How to Make Healthy Shepard/Cottage Pie:

  1. Brown meat in large skillet and season to taste when cooked. Set aside.
  2. Saute diced onion in skillet until somewhat soft. Set aside with meat.
  3. Pour mixed veggies in the skillet to heat on low heat and in the meantime…
  4. In large pot, boil several cups of water. Add cauliflower, cover, and cook until soft enough to mash.
  5. Remove the pot from the heat, pour off the water, and add butter and cream cheese to the pot.
  6. Add spices and mash. (I use a hand blender to make it really smooth).
  7. Mixed veggies should be cooked by now.
  8. Mix the meat, onions mixed veggies, raw egg and any additional seasonings and put in bottom of 9×13 baking dish.
  9. Spread mashed cauliflower mixture over it until smooth.
  10. Bake at 350 for approximately 30 minutes.
  11. Add cheese and bake 5 additional minutes (optional).
  12. Serve warm (or reheat later).

Now I just have to figure out a recipe for a good stout homebrew and I’ll be one happy Irish lass!

Ever made shepards pie? How did it go?

Reader Comments

  1. says

    We had this tonight–yum! My kids approved too with helping after helping!! I used ricotta instead of cream chz ’cause I had it on hand, and that worked just fine.

    My husband (who’s had real deal in Ireland–lucky duck!) wished it had more textural difference…will work on that for next time :D

  2. says

    Now that is interesting! I may just have to try sometime, although I’d probably have to try to keep the cauliflower a secret from my husband (who loves his taters) and I’m not sure it would work. Thanks for the idea.

  3. Desiree says

    Made this with mashed rutabaga! Turnips and rutabaga are my new favorite potato substitute, they are much fluffier than cauliflower when they’re mashed.

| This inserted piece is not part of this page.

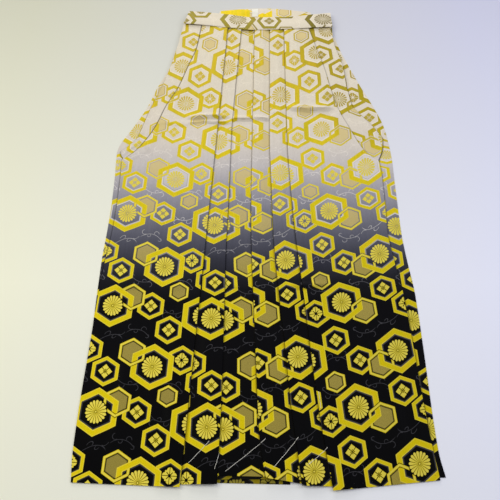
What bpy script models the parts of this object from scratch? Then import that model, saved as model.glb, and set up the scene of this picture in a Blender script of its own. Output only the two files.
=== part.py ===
"""Hakama trousers laid flat, front side up, with the folded ties tucked inside.

Across runs to +X and the waist lies towards +Y. Places on the garment are given as
millimetres across and millimetres down from the front waist seam, and placed() turns
them into metres about the middle of the footprint. The cloth rests on the plane z = 0.
"""

import math

import bmesh
import bpy
import numpy as np

MM = 0.001

# Cloth and clearances, millimetres
CLOTH = 1.0                     # wall of one layer
GAP = 0.3                       # clearance between layers that touch
PITCH = CLOTH + GAP             # rise from one layer to the next
SEAM_ALLOWANCE = 8.0            # cloth hidden inside the waistband or under a neighbour

# Lengths down the garment, millimetres
HEM = 910.0                     # nominal hem
WAIST_FADE = 60.0               # the sag of the waist seam fades out over this length
HEM_FADE = 50.0                 # the steps of the hem fade in over this length
OPENING_END = 326.0             # lower end of the side opening

# How the front climbs over the hidden edge of a side flap, millimetres
FLAP_COVER = 30.0
FLAP_COVER_RAMP = 16.0
FLAP_CLEAR_END = 350.0

# Pleats, millimetres
PANEL_DEPTH = 22.0              # hidden depth of the fold at each large panel
STRIP_DEPTH_SHARE = 0.42        # hidden depth of the inner folds, as a share of the strip's width
FOLD_ROOM = 3.0                 # level cloth kept over the hidden turn
PANEL_RISE = 20.0               # width over which a large panel climbs onto its own fold
TURN_STEPS = 3                  # straight pieces in one rounded fold
LOWER_HEM_STEP = 3.0            # a hidden layer ends this much higher than the hem over it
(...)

YUM!

  4. Mazaltaj says

    I don’t buy/use frozen veggies, so wondering what the amount is in fresh? 

     Btw, I’m not easily inspired by recipes (lazy cook that I am), but this one is one I want to try!  Think I’m going to try the rutabaga/turnip strategy too, since they’re abundant (and less expensive than organic cauliflower) this time of year.  Great suggestion!

  5. says

    I just made this tonight mainly for lunch tomorrow.   Soooo Yummy.  I did mix in an egg into the cauliflower mash and  it held together perfectly.  Bringing some for my coworker tomorrow.  This is my new favorite lowcarb site.  Thanks!

  6. Maxine says

    Made this tonight, A-MA-ZING! I used leftover prime rib roast cut into small chunks and a 750g bag of frozen mixed veggies. Can’t even really tell there’s no potatoes and still feels like a comfort food. Best part is, its husband approved…his words “this is better than regular shepards pie!”

  7. Kellogg2 says

    This is GOOD STUFF. I didn’t have beef bouillon, and my husband doesn’t like cream cheese, so we left those out. Topped with Organic Valley raw milk sharp cheddar cheese. It will be going in my regular rotation–mashed cauliflower is wonderful! THANK YOU!

  8. Moir says

    Hey Katie,

    Question- Whats your deal with corn and peanuts (saw in another post it’s not a nut)? I know corn is severely over used in almost everything but why is it so bad for you on its own? And peanuts aren’t a real nut? Its in the name? :) As a huge fan of bbq’d corn on the cob and Allen’s only peanut ‘all natural’ Peanut Butter I would love to know.

    Thanks

  9. April says

    I realize that almost all recipes call for onions and sometimes garlic as ingredients and seasonings, but I have an allergy to them. Any suggestions for substitutions?